Gossi - All I am saying is it can be done - they sold 500K the box sets. Oh and when HBO first started making those shows they got them pretty cheap cause the cast was largely unknowns or people who were not well known. Each episode cost less then 1 million to make.

Also I am not saying crossing media streams wouldn't be a way to do this. Have DVD and downloads through Itunes released on the same day.

Goosi are you saying even if Joss Whedon's name was on it you would not pick it up on DVD if you saw it?
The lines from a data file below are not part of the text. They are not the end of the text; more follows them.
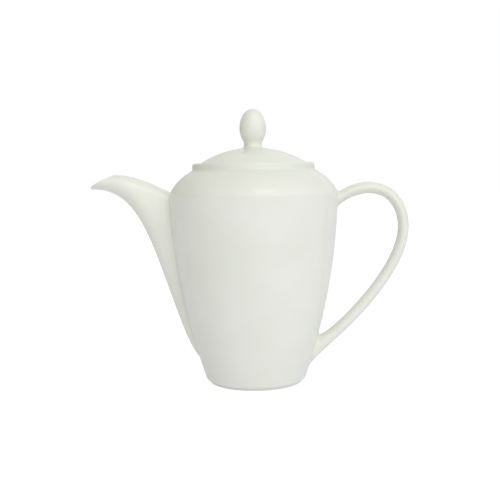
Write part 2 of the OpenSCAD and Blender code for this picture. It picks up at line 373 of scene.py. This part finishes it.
def piece(name, mesh, material, body, node):
    """A shown piece that stands for a CAD node and rides on its body."""
    obj = bpy.data.objects.new(name, mesh)
    bpy.context.scene.collection.objects.link(obj)
    mesh.materials.clear()
    mesh.materials.append(material)
    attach(obj, body)
    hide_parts(node)
    return obj


# ---------------------------------------------------------------- materials

def shader(name):
    """A new node material, with its tree and its Principled shader."""
    material = bpy.data.materials.new(name)
    material.use_nodes = True
    tree = material.node_tree
    return material, tree, tree.nodes["Principled BSDF"]


def add(tree, kind, inputs=None, **settings):
    """A node of that kind; inputs maps socket names to values or to the sockets that feed them."""
    node = tree.nodes.new(kind)
    for key, value in settings.items():
        setattr(node, key, value)
    for key, value in (inputs or {}).items():
        if isinstance(value, bpy.types.NodeSocket):
            tree.links.new(value, node.inputs[key])
        else:
            node.inputs[key].default_value = value
    return node


def noise(tree, place, scale, detail=3.0, roughness=0.5):
    return add(tree, "ShaderNodeTexNoise",
               {"Vector": place, "Scale": scale, "Detail": detail, "Roughness": roughness}).outputs["Fac"]


def ramp(tree, value, low, high, to_low=0.0, to_high=1.0):
    """Value stretched from low..high to to_low..to_high, and held there outside it."""
    return add(tree, "ShaderNodeMapRange",
               {"Value": value, "From Min": low, "From Max": high, "To Min": to_low,
                "To Max": to_high}).outputs["Result"]


def blend_colour(tree, share, first, second):
    node = tree.nodes.new("ShaderNodeMix")
    node.data_type = "RGBA"
    for key, value in (("Factor_Float", share), ("A_Color", first), ("B_Color", second)):
        socket = next(s for s in node.inputs if s.identifier == key)
        if isinstance(value, bpy.types.NodeSocket):
            tree.links.new(value, socket)
        else:
            socket.default_value = value
    return next(s for s in node.outputs if s.identifier == "Result_Color")


def maths(tree, operation, first, second):
    return add(tree, "ShaderNodeMath", {0: first, 1: second}, operation=operation).outputs[0]


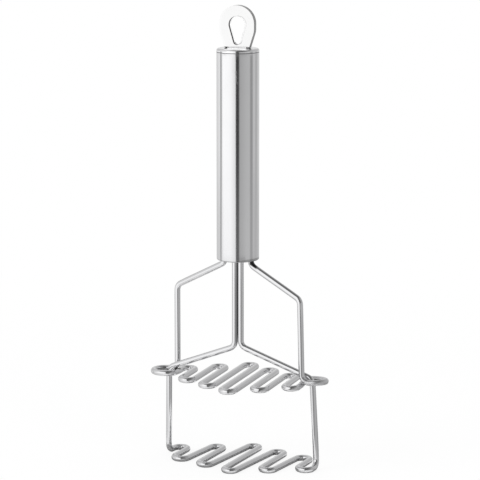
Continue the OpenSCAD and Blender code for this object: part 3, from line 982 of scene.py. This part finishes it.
def steel(
    name, colour, tint, rough, lines, fineness, stretch, smudge, relief, uv=True, shade_mask=None, scuff=None
):
    """Steel with fine lines along its work, smudges that dull it a little, hairline scratches, and painted
    shade where a mask is given.
    """
    material, tree, shader = new_material(name)
    shader.inputs["Metallic"].default_value = 1.0
    place = add(tree, "ShaderNodeTexCoord")
    marks = place_group(tree, GROUPS["marks"], Vector=place.outputs["Object"], Size=0.018)
    along = place.outputs["UV" if uv else "Object"]
    grain = place_group(tree, GROUPS["lines"], Vector=along, Fineness=fineness, Stretch=stretch)
    smudged = product(tree, marks.outputs["Smudge"], smudge)
    share = math_node(tree, "ADD", smudged, product(tree, grain.outputs["Lines"], lines), clamp=True)
    worn = mix_colour(tree, share, colour, tint)
    # Painted shade: the mask darkens the colour
    if shade_mask:
        worn = mix_colour(tree, shade_mask(tree, place), worn, PAINTED_SHADE)
    feed(tree, shader.inputs["Base Color"], worn)
    dull = product(tree, share, GRAIN_DULL)
    dull = math_node(tree, "ADD", dull, product(tree, marks.outputs["Scratch"], SCRATCH_DULL))
    if scuff:
        dull = math_node(tree, "ADD", dull, product(tree, scuff(tree, place), SCUFF_DULL))
    feed(tree, shader.inputs["Roughness"], math_node(tree, "ADD", dull, rough, clamp=True))
    height = math_node(tree, "SUBTRACT", grain.outputs["Lines"], marks.outputs["Scratch"])
    bump(tree, shader, height, relief, LINE_DEPTH)
    return material


def clear_plastic(name, colour, rough):
    """Water-clear moulded plastic with faint flow marks, painted shade under the shoulders, and a painted
    glow on its foot.
    """
    material, tree, shader = new_material(name)
    shader.inputs["Transmission Weight"].default_value = 1.0
    shader.inputs["IOR"].default_value = CLEAR_IOR
    place = add(tree, "ShaderNodeTexCoord")
    split = places(tree, place)
    marks = place_group(tree, GROUPS["marks"], Vector=place.outputs["Object"], Size=0.012)
    clear = mix_colour(tree, marks.outputs["Smudge"], colour, tuple(c * 0.99 for c in colour[:3]) + (1,))
    # Painted shade under the shoulders, mixed into the clear colour
    feed(tree, shader.inputs["Base Color"], mix_colour(tree, foot_shade(tree, split), clear, SHADE))
    dull = product(tree, marks.outputs["Smudge"], SMUDGE_DULL)
    feed(tree, shader.inputs["Roughness"], math_node(tree, "ADD", dull, rough))
    # Painted glow: the foot gives off light that no lamp casts
    shader.inputs["Emission Strength"].default_value = FOOT_PAINTED_GLOW
    glow = mix_colour(tree, ease_mm(tree, split[2], *FOOT_PAINTED_GLOW_Z), BLACK, WHITE)
    feed(tree, shader.inputs["Emission Color"], glow)
    flow = noise(tree, place.outputs["Object"], Scale=220.0, Detail=2.0)
    bump(tree, shader, flow[0], 0.08, FLOW_DEPTH)
    return material


def clear_wall(name, dark, light):
    """Side walls of the clear loop: painted dark where seen from outside, in place of clear plastic's dark
    edges, and clear from within.
    """
    material, tree, shader = new_material(name)
    shader.inputs["Roughness"].default_value = 0.2
    shader.inputs["IOR"].default_value = CLEAR_IOR
    place = add(tree, "ShaderNodeTexCoord")
    flow = noise(tree, place.outputs["Object"], Scale=160.0, Detail=3.0)
    streaks = mix_colour(tree, flow[0], (dark, dark, dark, 1), (light, light, light, 1))
    feed(tree, shader.inputs["Base Color"], streaks)
    inside = add(tree, "ShaderNodeBsdfTransparent")
    facing = add(tree, "ShaderNodeNewGeometry")
    both = mix_shaders(tree, facing.outputs["Backfacing"], shader.outputs[0], inside.outputs[0])
    feed(tree, tree.nodes["Material Output"].inputs["Surface"], both)
    return material


def moulded(name, colour, speck, rough):
    """Moulded plastic: fine texture, faint colour change and a soft sheen."""
    material, tree, shader = new_material(name)
    place = add(tree, "ShaderNodeTexCoord")
    fine = noise(tree, place.outputs["Object"], Scale=900.0, Detail=3.0)
    marks = place_group(tree, GROUPS["marks"], Vector=place.outputs["Object"], Size=0.01)
    feed(tree, shader.inputs["Base Color"], mix_colour(tree, marks.outputs["Smudge"], colour, speck))
    dull = product(tree, fine[0], TEXTURE_DULL)
    feed(tree, shader.inputs["Roughness"], math_node(tree, "ADD", dull, rough))
    bump(tree, shader, fine[0], 0.15, TEXTURE_DEPTH)
    return material


# The studio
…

Outline for the way I would do it.

1. D2DVD release 2 episode DVD w/commentary once a month for 6 months (12 episodes a season). (sale price of about $20 each dvd release)
2. D2DVD release timed with release of 1st episode on itunes (no commentary), 2 weeks later 2nd episode added to itunes.
3. At the 6th month sell syndicated rights to cable company. First episode airs the same day of last itunes release. Factor into the sydication deal some commercial time for the DVDs.
4. 8th month release a DVD box set with special features besdies the commentary.
Now give everything a few monthes to build as word spreads.
5. 12th month start with season 2 the same way as before.

This way you have revenue coming in right from the start, plus using product placement advertising as well as embedded advertising would bring you aditional revenue. You caan also have the actors attending events and being scene as well as doing talk show interviews to have a buzz about it going.

Those are just some of the ideas I had this is a cross over world now and it's time entertainment business used it to there full advantage.
Oh, if Joss Whedon's name was on a DVD I certainly would buy it - but I don't think Joss' name alone is enough to mass sell a DVD. Ask the average, non-online Buffy fan who created the show. They probably don't know (or care) - and nor should they. That's not to dismiss the power of Joss' name, of course, as that alone is where at least 50% of the Firefly fans came from (from stats I've done). But 50% of the Firefly fans were not enough to support that show.

With regards to Joss' contract with 20th Century Fox- it's currently suspended I believe. If he returns to TV, he's contracted to do it with them (that's according to Variety). Of course, there's nothing to stop 20th Century Fox Home Entertainment, for example, releasing a D2DVD project (eg Spike movie).

The reality is, if the economics are there, somebody will try it. At the moment, they aren't.

[ edited by gossi on 2006-06-19 16:42 ]
Gossi, your last statement is exactly the point. Thank you. It is just like alternative energy. As soon as the economics are there, it will happen. Until it is profitable we are stuck with foreign fossil fuels.
1. D2DVD release 2 episode DVD w/commentary once a month for 6 months (12 episodes a season). (sale price of about $20 each dvd release)

$20 for each DVD or $20 for the season? No way will anyone pay $120 for a season. There might be a scattered few, but the rest will download it off the internet for free. Yeah, it is stealing it, but $120 is a lot of money to a lot of folks. $20 per DVD is pricing themselves out of the market.

I'd love to see more Firefly as much as anyone, but direct to DVD (as has been pointed out) isn't economical.
Some of the costs of making the show could be offset by advertising but it would mean some very obvious product placements.
So Simon, in order to justify those obvious product placements to offset production costs for the next incarnation of Firefly, does that mean that Blue Sun would need to be invented?

Whoa, it's like the time machine effect... ultimately it will be revealed that Joss Whedon started the real Blue Sun in order to finance new Firefly episodes.

The corporate juggernaut of the future will owe its existence to Joss Whedon!